Input for this task:
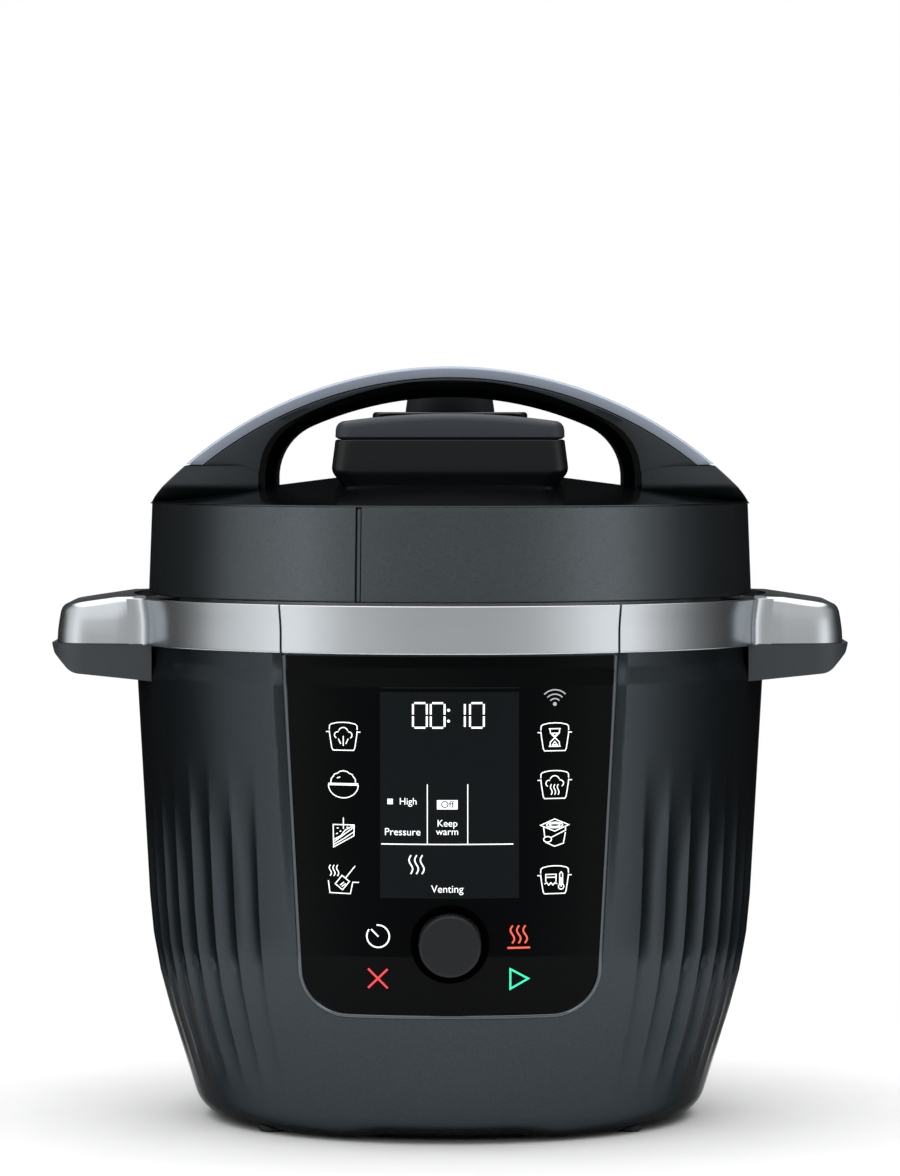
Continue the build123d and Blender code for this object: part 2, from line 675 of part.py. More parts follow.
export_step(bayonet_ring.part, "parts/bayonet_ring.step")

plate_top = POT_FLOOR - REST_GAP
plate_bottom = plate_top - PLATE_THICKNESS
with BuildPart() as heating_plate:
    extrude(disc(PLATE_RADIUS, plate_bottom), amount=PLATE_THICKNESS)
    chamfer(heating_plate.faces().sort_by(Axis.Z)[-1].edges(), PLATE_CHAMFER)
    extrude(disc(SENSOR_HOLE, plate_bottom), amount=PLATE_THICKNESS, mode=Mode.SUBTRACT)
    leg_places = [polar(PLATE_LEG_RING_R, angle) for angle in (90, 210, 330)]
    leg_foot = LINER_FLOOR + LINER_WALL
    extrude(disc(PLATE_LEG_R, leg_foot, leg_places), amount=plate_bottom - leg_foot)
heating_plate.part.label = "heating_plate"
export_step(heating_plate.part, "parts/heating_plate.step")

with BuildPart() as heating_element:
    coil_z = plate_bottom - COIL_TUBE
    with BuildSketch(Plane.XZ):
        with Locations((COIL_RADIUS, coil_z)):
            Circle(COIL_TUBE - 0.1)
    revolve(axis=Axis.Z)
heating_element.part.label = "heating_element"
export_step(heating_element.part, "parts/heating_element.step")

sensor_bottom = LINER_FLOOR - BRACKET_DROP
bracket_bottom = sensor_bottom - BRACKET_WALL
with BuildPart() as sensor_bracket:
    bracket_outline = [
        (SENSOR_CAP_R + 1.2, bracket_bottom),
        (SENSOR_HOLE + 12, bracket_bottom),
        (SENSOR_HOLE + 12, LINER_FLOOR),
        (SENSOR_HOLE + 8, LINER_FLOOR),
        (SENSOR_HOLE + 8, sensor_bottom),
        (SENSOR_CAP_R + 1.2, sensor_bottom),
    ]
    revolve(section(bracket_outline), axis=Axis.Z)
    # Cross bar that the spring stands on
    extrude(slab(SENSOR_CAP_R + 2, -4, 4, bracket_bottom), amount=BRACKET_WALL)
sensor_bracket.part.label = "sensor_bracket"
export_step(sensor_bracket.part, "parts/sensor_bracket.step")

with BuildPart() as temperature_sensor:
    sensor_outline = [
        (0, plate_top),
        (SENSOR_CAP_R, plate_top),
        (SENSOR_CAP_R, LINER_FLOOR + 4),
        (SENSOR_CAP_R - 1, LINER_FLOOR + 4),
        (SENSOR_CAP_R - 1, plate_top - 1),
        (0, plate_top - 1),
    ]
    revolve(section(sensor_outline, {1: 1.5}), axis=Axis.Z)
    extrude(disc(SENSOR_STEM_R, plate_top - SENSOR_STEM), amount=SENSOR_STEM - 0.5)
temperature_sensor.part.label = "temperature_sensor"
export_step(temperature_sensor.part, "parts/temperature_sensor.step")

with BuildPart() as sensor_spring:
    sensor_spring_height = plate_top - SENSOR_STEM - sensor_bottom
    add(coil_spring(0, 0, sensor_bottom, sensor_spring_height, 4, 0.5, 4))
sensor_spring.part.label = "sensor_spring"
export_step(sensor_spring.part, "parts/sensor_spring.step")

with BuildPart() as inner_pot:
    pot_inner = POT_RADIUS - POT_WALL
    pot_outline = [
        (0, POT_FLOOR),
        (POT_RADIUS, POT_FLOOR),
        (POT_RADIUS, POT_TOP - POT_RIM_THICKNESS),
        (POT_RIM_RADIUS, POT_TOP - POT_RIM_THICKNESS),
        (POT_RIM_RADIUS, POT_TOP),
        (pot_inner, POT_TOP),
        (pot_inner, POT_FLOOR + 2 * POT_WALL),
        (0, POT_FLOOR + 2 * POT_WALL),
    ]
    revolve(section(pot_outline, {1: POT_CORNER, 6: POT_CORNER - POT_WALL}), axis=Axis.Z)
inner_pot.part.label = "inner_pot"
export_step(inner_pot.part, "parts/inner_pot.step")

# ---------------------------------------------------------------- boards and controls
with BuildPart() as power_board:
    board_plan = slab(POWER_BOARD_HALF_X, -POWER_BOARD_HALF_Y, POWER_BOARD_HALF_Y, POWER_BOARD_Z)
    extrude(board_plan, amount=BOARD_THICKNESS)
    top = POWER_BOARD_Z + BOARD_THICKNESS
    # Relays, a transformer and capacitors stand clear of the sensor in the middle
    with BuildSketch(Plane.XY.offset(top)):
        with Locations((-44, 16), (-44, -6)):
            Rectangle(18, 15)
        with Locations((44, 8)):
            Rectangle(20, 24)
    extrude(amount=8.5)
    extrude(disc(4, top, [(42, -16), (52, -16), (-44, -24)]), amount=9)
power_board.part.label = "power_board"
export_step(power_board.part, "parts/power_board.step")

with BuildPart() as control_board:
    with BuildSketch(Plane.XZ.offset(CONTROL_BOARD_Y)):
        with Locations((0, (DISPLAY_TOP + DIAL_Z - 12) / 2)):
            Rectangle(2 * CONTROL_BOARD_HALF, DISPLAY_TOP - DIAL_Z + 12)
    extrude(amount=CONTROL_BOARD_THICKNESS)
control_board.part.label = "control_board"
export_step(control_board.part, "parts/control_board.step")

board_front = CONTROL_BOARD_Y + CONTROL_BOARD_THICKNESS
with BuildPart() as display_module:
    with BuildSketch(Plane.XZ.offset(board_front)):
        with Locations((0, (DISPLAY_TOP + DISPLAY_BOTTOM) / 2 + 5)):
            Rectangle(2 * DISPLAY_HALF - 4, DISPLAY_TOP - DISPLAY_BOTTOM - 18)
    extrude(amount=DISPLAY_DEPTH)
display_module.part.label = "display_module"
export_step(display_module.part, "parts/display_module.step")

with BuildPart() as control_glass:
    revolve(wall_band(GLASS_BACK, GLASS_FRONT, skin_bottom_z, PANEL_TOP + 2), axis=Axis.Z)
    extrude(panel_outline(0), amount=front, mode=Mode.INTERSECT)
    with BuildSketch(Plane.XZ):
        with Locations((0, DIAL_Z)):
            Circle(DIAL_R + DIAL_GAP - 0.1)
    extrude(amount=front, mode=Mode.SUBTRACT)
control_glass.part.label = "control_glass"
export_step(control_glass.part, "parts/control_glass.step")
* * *
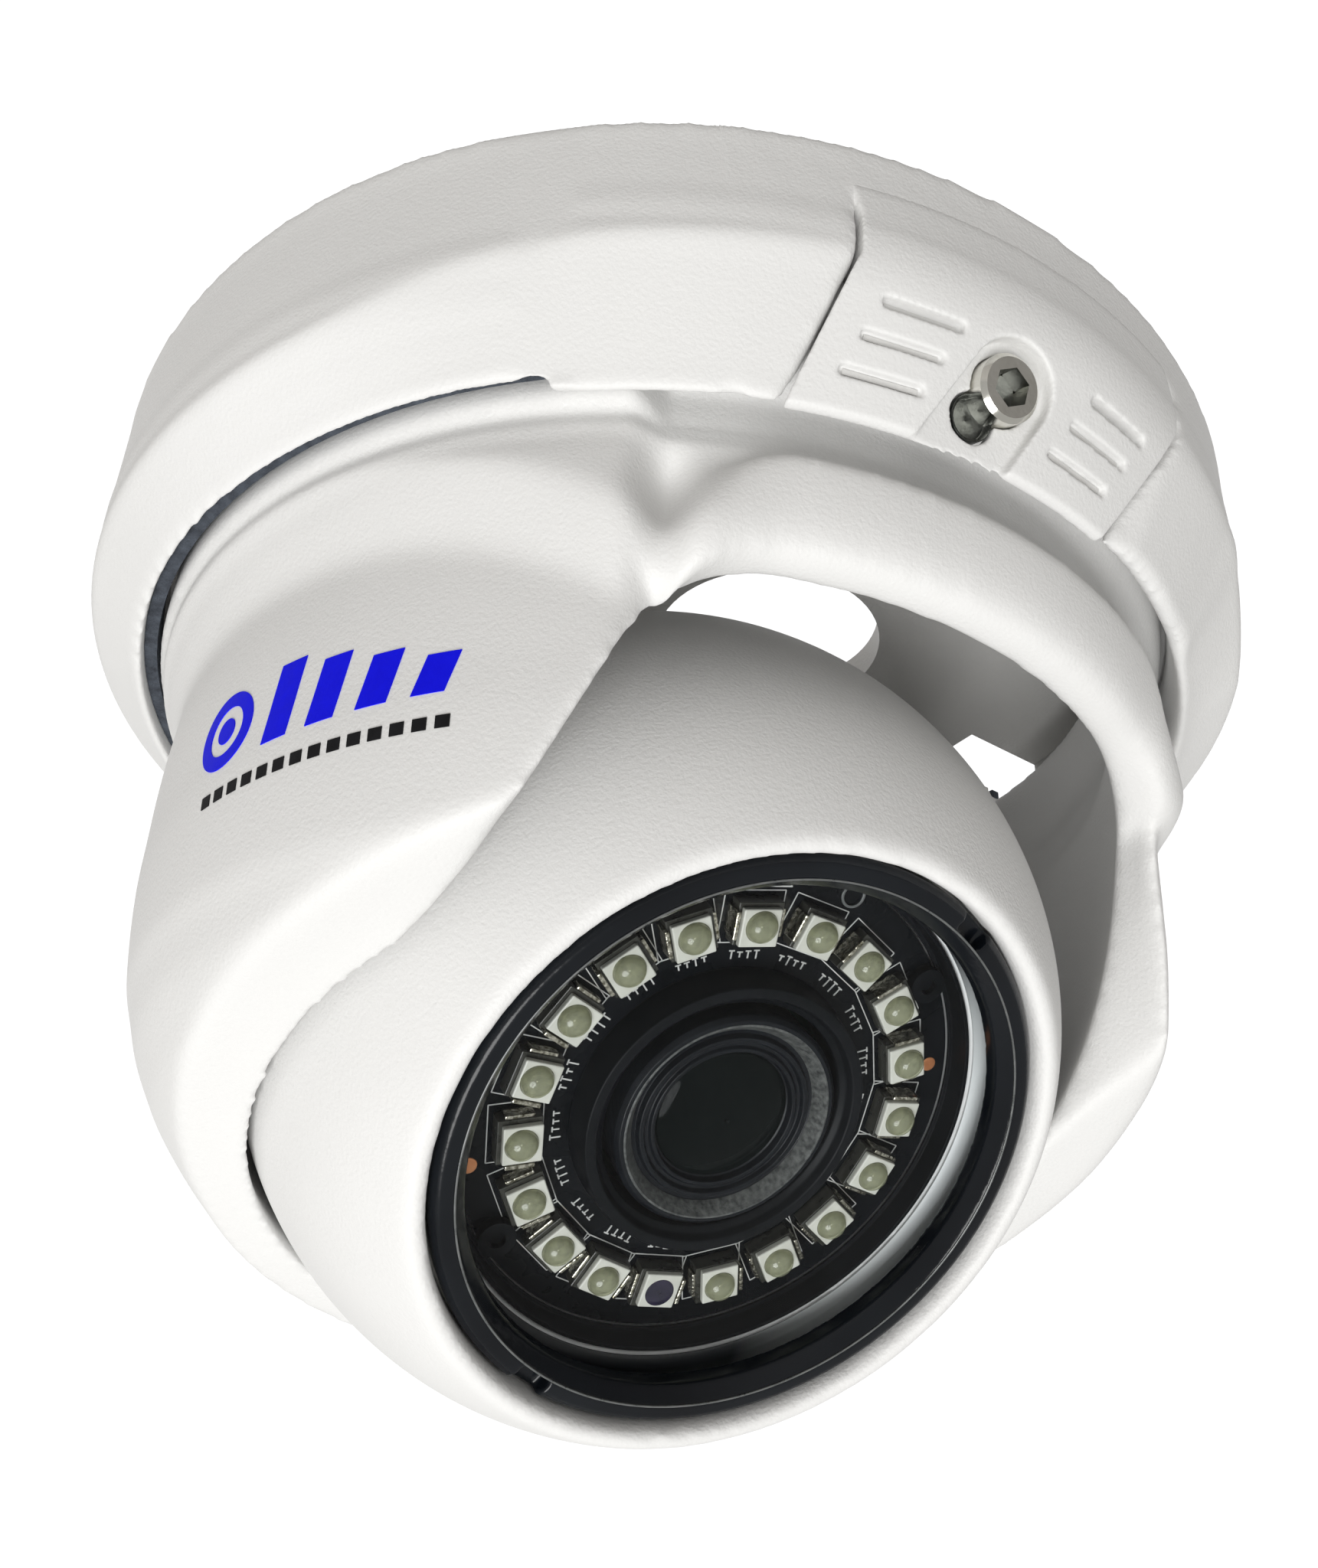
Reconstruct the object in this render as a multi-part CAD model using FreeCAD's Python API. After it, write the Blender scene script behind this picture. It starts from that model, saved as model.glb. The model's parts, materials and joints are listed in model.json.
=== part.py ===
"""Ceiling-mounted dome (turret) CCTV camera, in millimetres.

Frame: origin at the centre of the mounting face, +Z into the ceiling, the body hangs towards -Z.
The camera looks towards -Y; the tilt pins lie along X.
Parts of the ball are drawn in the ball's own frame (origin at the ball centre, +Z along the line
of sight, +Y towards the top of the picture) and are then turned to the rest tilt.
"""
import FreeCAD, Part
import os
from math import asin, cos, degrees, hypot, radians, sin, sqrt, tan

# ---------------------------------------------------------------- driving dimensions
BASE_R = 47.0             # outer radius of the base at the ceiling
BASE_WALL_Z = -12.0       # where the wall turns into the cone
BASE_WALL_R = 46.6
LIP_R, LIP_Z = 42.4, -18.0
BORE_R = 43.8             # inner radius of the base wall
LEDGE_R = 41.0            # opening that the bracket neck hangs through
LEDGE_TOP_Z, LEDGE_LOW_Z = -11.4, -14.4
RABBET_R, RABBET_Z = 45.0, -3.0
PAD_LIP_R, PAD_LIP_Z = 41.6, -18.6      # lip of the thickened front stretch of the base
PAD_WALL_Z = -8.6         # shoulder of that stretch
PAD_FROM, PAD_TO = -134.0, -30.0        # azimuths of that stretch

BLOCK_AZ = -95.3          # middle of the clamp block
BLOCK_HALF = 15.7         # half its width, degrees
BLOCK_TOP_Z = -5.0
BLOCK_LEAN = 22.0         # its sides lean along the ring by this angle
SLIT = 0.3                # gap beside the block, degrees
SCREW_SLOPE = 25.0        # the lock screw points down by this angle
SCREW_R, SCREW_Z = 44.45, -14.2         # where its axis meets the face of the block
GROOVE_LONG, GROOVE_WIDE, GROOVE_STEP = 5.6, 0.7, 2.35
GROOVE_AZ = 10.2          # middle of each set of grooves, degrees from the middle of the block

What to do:
Among the lines above, find the one with "Reconstruct the object" and the one with "from math import". Quote both and everything between them, exactly.

Finished task:
Reconstruct the object in this render as a multi-part CAD model using FreeCAD's Python API. After it, write the Blender scene script behind this picture. It starts from that model, saved as model.glb. The model's parts, materials and joints are listed in model.json.
=== part.py ===
"""Ceiling-mounted dome (turret) CCTV camera, in millimetres.

Frame: origin at the centre of the mounting face, +Z into the ceiling, the body hangs towards -Z.
The camera looks towards -Y; the tilt pins lie along X.
Parts of the ball are drawn in the ball's own frame (origin at the ball centre, +Z along the line
of sight, +Y towards the top of the picture) and are then turned to the rest tilt.
"""
import FreeCAD, Part
import os
from math import asin, cos, degrees, hypot, radians, sin, sqrt, tan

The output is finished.